Exam AWS Certified Data Engineer - Associate DEA-C01 topic 1 question 55 discussion

Exam question from Amazon's AWS Certified Data Engineer - Associate DEA-C01

Question #: 55
Topic #: 1

[All AWS Certified Data Engineer - Associate DEA-C01 Questions]

A company uses an Amazon Redshift provisioned cluster as its database. The Redshift cluster has five reserved ra3.4xlarge nodes and uses key distribution.
A data engineer notices that one of the nodes frequently has a CPU load over 90%. SQL Queries that run on the node are queued. The other four nodes usually have a CPU load under 15% during daily operations.
The data engineer wants to maintain the current number of compute nodes. The data engineer also wants to balance the load more evenly across all five compute nodes.
Which solution will meet these requirements?

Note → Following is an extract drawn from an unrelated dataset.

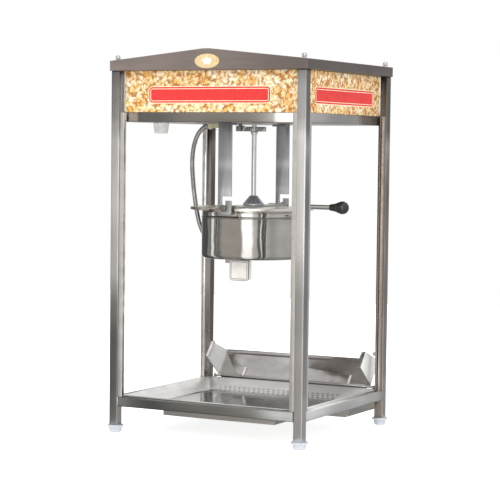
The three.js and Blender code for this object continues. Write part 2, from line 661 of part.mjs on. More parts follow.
function addFloor() {
  place('floor_pan', floorPanGeometry(), polished);
  place('floor_heater_box', trayGeometry({
    x0: -131, x1: 131, y0: -142, y1: DRAWER.y0 - 4, z0: DRAWER.z0, z1: FLOOR_Z - SHEET - GAP,
  }), brushed);
  place('kernel_drawer', trayGeometry(DRAWER), brushed);
  place('chute', chuteGeometry(), polished, [0, HINGE_Y, HINGE_Z], [-CHUTE_LEAN, 0, 0]);
}

addFrame();
addChannels();
addCanopy();
addDrive();
addKettle();
addFloor();

// Stand the whole cart with the middle of its underside at the origin.
const extent = new THREE.Box3().setFromObject(cart, true);
const middle = extent.getCenter(new THREE.Vector3());
cart.position.set(-middle.x, -middle.y, -extent.min.z);

export default cart;
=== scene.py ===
"""Looks of a table-top popcorn cart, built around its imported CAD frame.

Shapes are worked out in millimetres in the cart's own design frame, whose middle is the middle
of the four posts at floor height, and turned into the frame's metres when a mesh is made.
"""
import contextlib
import math

import bmesh
import bpy
from mathutils import Matrix, Vector


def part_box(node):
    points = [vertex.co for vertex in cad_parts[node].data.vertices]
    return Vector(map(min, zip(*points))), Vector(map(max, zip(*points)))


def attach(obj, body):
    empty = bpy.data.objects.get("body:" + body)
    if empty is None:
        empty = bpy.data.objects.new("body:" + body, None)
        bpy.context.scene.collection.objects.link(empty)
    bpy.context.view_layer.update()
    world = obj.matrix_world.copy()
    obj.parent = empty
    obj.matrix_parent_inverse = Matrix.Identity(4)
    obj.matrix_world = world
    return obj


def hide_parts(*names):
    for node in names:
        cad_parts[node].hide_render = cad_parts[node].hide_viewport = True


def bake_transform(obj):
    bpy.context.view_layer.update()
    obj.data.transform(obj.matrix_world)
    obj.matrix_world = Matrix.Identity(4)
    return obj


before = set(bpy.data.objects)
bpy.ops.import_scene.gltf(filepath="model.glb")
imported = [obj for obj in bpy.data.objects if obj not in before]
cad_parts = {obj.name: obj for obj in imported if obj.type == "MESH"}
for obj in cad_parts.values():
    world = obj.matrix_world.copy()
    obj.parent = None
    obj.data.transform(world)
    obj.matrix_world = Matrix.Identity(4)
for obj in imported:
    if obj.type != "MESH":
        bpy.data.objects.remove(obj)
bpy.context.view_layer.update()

# ---- the design frame ----
MM = 0.001
POST_LOW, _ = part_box("post_front_left")
_, POST_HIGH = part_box("post_back_right")
ORIGIN = Vector(((POST_LOW.x + POST_HIGH.x) / 2, (POST_LOW.y + POST_HIGH.y) / 2, 0.0))


def to_row(point):
    """A point in millimetres in the design frame, as metres in the row frame."""
    return ORIGIN + Vector(point) * MM


def box_mm(node):
    """Lowest and highest corner of a CAD node in the design frame, in millimetres."""
    low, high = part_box(node)
    return (low - ORIGIN) / MM, (high - ORIGIN) / MM


def middle_mm(node):
    """Middle of a CAD node's box in the design frame, in millimetres."""
    return tuple((a + b) / 2 for a, b in zip(*box_mm(node)))


def placed(name, data):
    """A new object in the scene that holds data."""
    obj = bpy.data.objects.new(name, data)
    bpy.context.scene.collection.objects.link(obj)
    return obj


# ---- camera ----
CAMERA_TURNS_DEG = (27.975, -3.225, 0.672)
CAMERA_SPOT = (1798.9, -3396.2, 597.5)
LENS_MM = 130.64
SENSOR_MM = 36.0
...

A. Change the sort key to be the data column that is most often used in a WHERE clause of the SQL SELECT statement.
B. Change the distribution key to the table column that has the largest dimension.
C. Upgrade the reserved node from ra3.4xlarge to ra3.16xlarge.
D. Change the primary key to be the data column that is most often used in a WHERE clause of the SQL SELECT statement.

Show Suggested Answer

Suggested Answer: B 🗳️

by rralucard_ at Feb. 2, 2024, 11:07 a.m.

Disclaimers:

- ExamTopics website is not related to, affiliated with, endorsed or authorized by Amazon.
- Trademarks, certification & product names are used for reference only and belong to Amazon.

Comments

Submit Cancel

rralucard_

Highly Voted 11 months ago

Selected Answer: B

https://docs.aws.amazon.com/redshift/latest/dg/t_Distributing_data.html Option B, changing the distribution key, is the most effective solution to balance the load more evenly across all five compute nodes. Selecting an appropriate distribution key that aligns with the query patterns and data characteristics can result in a more uniform distribution of data and workloads, thus reducing the likelihood of one node being overutilized while others are underutilized.

upvoted 7 times

...

pypelyncar

Most Recent 6 months, 3 weeks ago

Selected Answer: B

In a Redshift cluster with key distribution, data is distributed across compute nodes based on the values of the distribution key. An uneven distribution can lead to skewed workloads on specific nodes. By choosing the table column with the largest dimension (most distinct values) as the distribution key, you ensure a more even spread of data across all nodes. This balances the processing load on each node when queries access that column.

upvoted 2 times

...

khchan123

8 months ago

Selected Answer: B

The correct solution is B. Change the distribution key to the table column that has the largest dimension. This will help to distribute the data more evenly across the nodes, reducing the load on the heavily utilized node.

upvoted 2 times

...

Christina666

8 months, 2 weeks ago

Selected Answer: A

Gemini result: Understanding the Problem: The scenario describes a Redshift cluster with uneven load distribution. This indicates potential issues with either the distribution style or the sort key. Key Distribution: The problem states that the cluster uses key distribution, meaning a specific column is designated as the distribution key. Data rows with matching distribution key values are placed on the same node. Sort Key: A sort key determines the order in which data is physically stored within a table's blocks on a node. A well-chosen sort key can significantly optimize query performance, especially when queries often filter by that column.

upvoted 1 times

tgv

7 months ago

The sort key determines the order of data storage and can improve query performance for specific queries, but it does not directly affect the distribution of data across nodes. Therefore, this will not address the uneven CPU load issue.

upvoted 1 times

...

damaldon

9 months, 3 weeks ago

B. With "Key distribution". The rows are distributed according to the values in one column. The leader node places matching values on the same node slice. If you distribute a pair of tables on the joining keys, the leader node collocates the rows on the slices according to the values in the joining columns. This way, matching values from the common columns are physically stored together. https://docs.aws.amazon.com/redshift/latest/dg/c_choosing_dist_sort.html

upvoted 2 times

...